The VBR Seeking Problem

VBR once had a real compatibility pitfall around seeking and duration, and understanding it explains lingering advice to 'use CBR for compatibility.' Because a VBR file's data rate varies, a player cannot calculate a timestamp's byte position by simple arithmetic the way it can with CBR. To seek accurately and display the correct total duration, the player relies on a small header at the start of the file — the Xing or Info header for MP3 (VBRI for some encoders) — that maps time to file position. Well-made VBR files include this header and behave perfectly. But older or poorly-written players that ignored the header would show wrong durations, seek to the wrong place, or fail to scrub through VBR files. Modern software and hardware handle VBR correctly, and every reputable encoder writes the header, so this is largely a solved historical problem — but it is why VBR earned a reputation for flakiness, and why CBR is still occasionally specified for maximum compatibility with legacy or minimal players.

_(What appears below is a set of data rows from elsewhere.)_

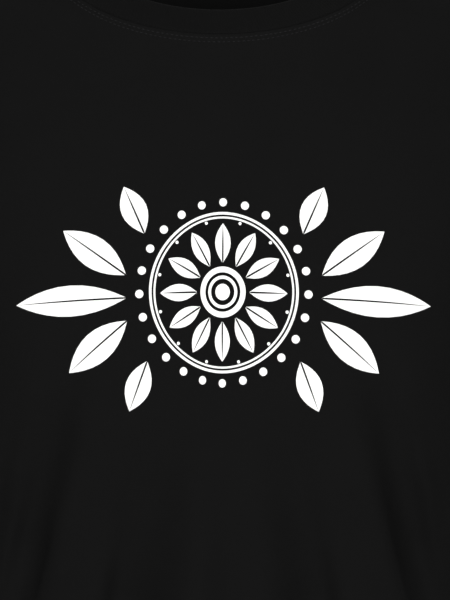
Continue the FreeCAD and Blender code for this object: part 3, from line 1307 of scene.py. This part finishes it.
@dataclass(frozen=True)
class Thread(Finish):
    """Spun polyester sewing thread: two plies twisted together, smoother than the cloth, so each stitch glints."""

    twist: float = 0.4 * MM

    def height(self, tree: bpy.types.NodeTree) -> bpy.types.Node:
        """The twist of the plies."""
        place = add(tree, "TexCoord").outputs["Object"]
        return add(tree, "TexNoise", {"Vector": place, "Scale": 1 / self.twist, "Detail": 2, "Roughness": 0.55})

    def shader(self) -> dict:
        """A soft gloss."""
        return {"Specular IOR Level": 0.1}


@dataclass(frozen=True)
class Ink(Finish):
    """Plastisol screen ink: a rubbery opaque film, smoother than the cloth, through which the knit still shows."""

    grain: float = 1.2  # mm

    def height(self, tree: bpy.types.NodeTree) -> bpy.types.Node:
        """The knit below, softened by the film.

        Args:
            tree: the material's nodes.

        Returns:
            The node that gives the height.
        """
        place, across, _ = flat_mm(tree)
        phase = add(tree, "Math", (across, 2 * math.pi / JERSEY.wale), operation="MULTIPLY")
        ridge = add(tree, "Math", (phase,), operation="SINE")
        grain = add(tree, "TexNoise", {"Vector": place, "Scale": 1 / self.grain, "Detail": 3, "Roughness": 0.55})
        film = add(tree, "Math", (grain, 0.5, 0.3), operation="MULTIPLY_ADD")
        return add(tree, "Math", (ridge, 0.2, film), operation="MULTIPLY_ADD")

    def shader(self) -> dict:
        """A faint rubbery gloss."""
        return {"Specular IOR Level": 0.35}

    @property
    def relief(self) -> tuple[float, float]:
        """The film fills most of the knit."""
        return 0.08 * MM, 0.3


@dataclass(frozen=True)
class Woven(Finish):
    """A narrow woven tape: diagonal twill for the neck tape, and fine satin for the label."""

    pitch: float = 0.8  # mm, from one diagonal wale to the next, measured across the tape
    slub: float = 1.5  # mm

    def height(self, tree: bpy.types.NodeTree) -> bpy.types.Node:
        """Diagonal wales, with the yarn's own unevenness.

        Args:
            tree: the material's nodes.

        Returns:
            The node that gives the height.
        """
        place, across, along_it = flat_mm(tree)
        slant = add(tree, "Math", (across, along_it), operation="ADD")
        wale = add(tree, "Math", (slant, self.pitch), operation="DIVIDE")
        phase = add(tree, "Math", (wale, 2 * math.pi), operation="MULTIPLY")
        wave = add(tree, "Math", (phase,), operation="SINE")
        slub = add(tree, "TexNoise", {"Vector": place, "Scale": 1 / self.slub, "Detail": 2, "Roughness": 0.55})
        yarn = add(tree, "Math", (slub, 0.6), operation="MULTIPLY")
        return add(tree, "Math", (wave, 0.35, yarn), operation="MULTIPLY_ADD")


def seen(tree: bpy.types.NodeTree) -> bpy.types.Node:
    """Tells rays that are seen from rays that carry light.

    Args:
        tree: the nodes of a material or of the world.

    Returns:
        A node that gives 1 for a ray from the camera, straight or by way of gloss or glass, and 0 for any other.
    """
    ray = add(tree, "LightPath").outputs
    reflected = add(tree, "Math", (ray["Is Glossy Ray"], ray["Is Transmission Ray"]), operation="MAXIMUM")
    return add(tree, "Math", (ray["Is Camera Ray"], reflected), operation="MAXIMUM")


@dataclass(frozen=True)
class StudioFloor:
    """Pale matt paint that looks as even as the sky behind it, and still shows the shirt's shadow."""

    name: str = "pale matt paint"
    colour: str = "#e6e5e3"
    shaded: str = "#626261"  # the part of the pale colour that follows light and shadow
    glow: float = 0.70  # the even rest

    def material(self) -> bpy.types.Material:
        """The floor's paint as a material.

        Returns:
            The material.
        """
        made = bpy.data.materials.new(self.name)
        made.use_nodes = True
        tree = made.node_tree
        tree.nodes.clear()
        paint = add(tree, "BsdfDiffuse", (linear(self.colour),))
        dim = add(tree, "BsdfDiffuse", (linear(self.shaded),))
        even = add(tree, "Emission", (linear("#ffffff"), self.glow))
        pale = add(tree, "AddShader", (dim, even))
        mix = add(tree, "MixShader", (seen(tree), paint, pale))
        add(tree, "OutputMaterial", (mix,))
        return made


JERSEY = Jersey("black cotton jersey", "#050505", "#101010", 0.7)
RIB = RibKnit("black cotton rib", "#040404", "#0d0d0d", 0.7)
THREAD = Thread("black spun polyester thread", "#0f0f10", "#1c1c1d", 0.5)
INK = Ink("white plastisol ink", "#e6e6e4", "#f6f6f5", 0.5)
TAPE = Woven("black cotton twill tape", "#101010", "#252526", 0.85, 1.2)
SATIN = Woven("white satin label", "#d8d8d4", "#efefec", 0.42, 0.5)
FLOOR = StudioFloor()


def placed(mesh: bpy.types.Mesh, name: str, finish: Finish, slot: str, *replaced: str) -> bpy.types.Object:
    """Makes a mesh a piece of the shirt.

    Args:
        mesh: the piece's mesh.
        name: the piece's name.
        finish: its finish.
        slot: the name of a material slot of the record; not used.
        replaced: the CAD nodes that it stands for.

    Returns:
        The piece.
    """
    mesh.name = name
    made = bpy.data.objects.new(name, mesh)
    bpy.context.scene.collection.objects.link(made)
    mesh.materials.clear()
    mesh.materials.append(finish.material())
    mesh.polygons.foreach_set("use_smooth", [True] * len(mesh.polygons))
    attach(made, "root")
    for node in replaced:
        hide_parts(node)
    LOG.info("%s: %d faces", name, len(mesh.polygons))
    return made


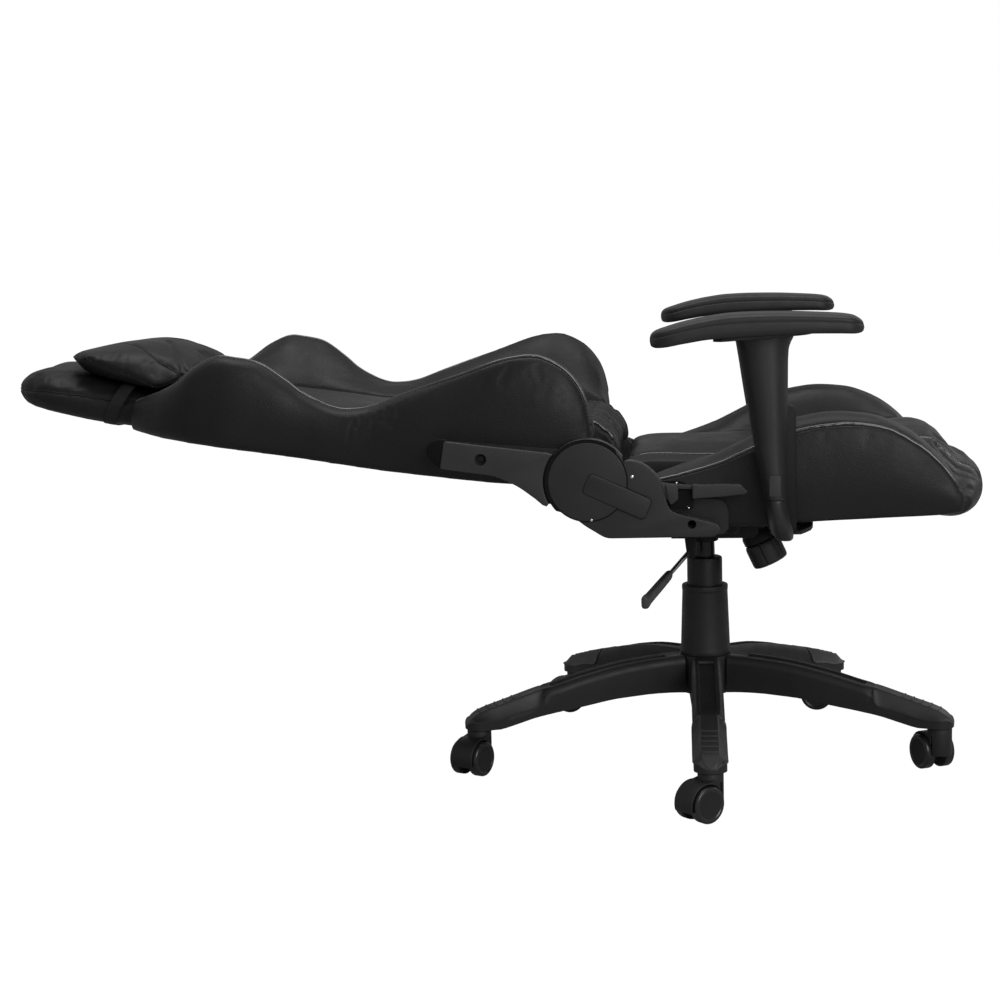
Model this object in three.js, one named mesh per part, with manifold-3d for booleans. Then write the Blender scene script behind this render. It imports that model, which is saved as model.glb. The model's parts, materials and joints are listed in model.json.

LAME VBR Presets Explained

For MP3, the LAME encoder's quality-based VBR presets are the gold standard, selected with the -V switch from V0 (highest quality) to V9 (lowest). Each targets a quality level and lets the bitrate float to achieve it. V0 averages roughly 245 kbps and is transparent for nearly all listeners on nearly all material — the choice when you want top MP3 quality without going to 320 CBR. V2 averages about 190 kbps and is transparent for most listeners, widely considered the sweet spot of quality versus size. V4 averages about 165 kbps for good casual quality, and V6 around 115 kbps for space-saving encodes with audible compromises on demanding music. Because these are quality targets, a simple track encoded at V2 comes out smaller than a complex one at the same setting, yet both aim for the same perceived quality. For most people ripping or converting music to MP3, V0 or V2 gives better results per megabyte than any CBR setting short of 320 kbps.

CBR vs VBR by Format

The CBR/VBR distinction plays out differently across codecs. MP3 supports CBR, ABR, and VBR, with LAME's VBR presets being the recommended path and the Xing header handling seeking. AAC likewise supports CBR and true VBR; Apple's encoder offers a 'True VBR' mode alongside constant and constrained options, and AAC VBR is well-supported on modern devices. Opus is variable-bitrate by design — its default is VBR, with a constrained-VBR mode for when a rough rate ceiling is needed and CBR available mainly for fixed-bandwidth links; for Opus you normally just set a target quality and let it vary. Vorbis is similarly VBR-first, encoded by a quality level rather than a fixed rate. Lossless formats like FLAC are inherently variable (compression follows content) and the CBR/VBR terminology does not really apply. The general trend is that newer codecs assume VBR because it is simply more efficient, and reserve constant-rate modes for streaming and transmission scenarios that need predictable bandwidth.

Which to Choose

For music files and personal libraries, use VBR — it delivers the best quality per megabyte, and modern players handle it flawlessly. For MP3 specifically, LAME -V0 or -V2 is the recommended setting. Use CBR when you need predictable file size or a guaranteed constant data rate: internet radio and live streaming, broadcast, some podcast hosts that specify a fixed bitrate, and the rare legacy or minimal player that mishandles VBR seeking. Use ABR when you want content-adaptive quality but still need to hit a rough size target, such as fitting long audio to a storage limit. When in doubt for a file you intend to keep and listen to, choose VBR; when in doubt for something you must stream or transmit at a fixed rate, choose CBR. For modern codecs like Opus and AAC, simply pick a quality or bitrate target and let their native variable-rate engines do the rest.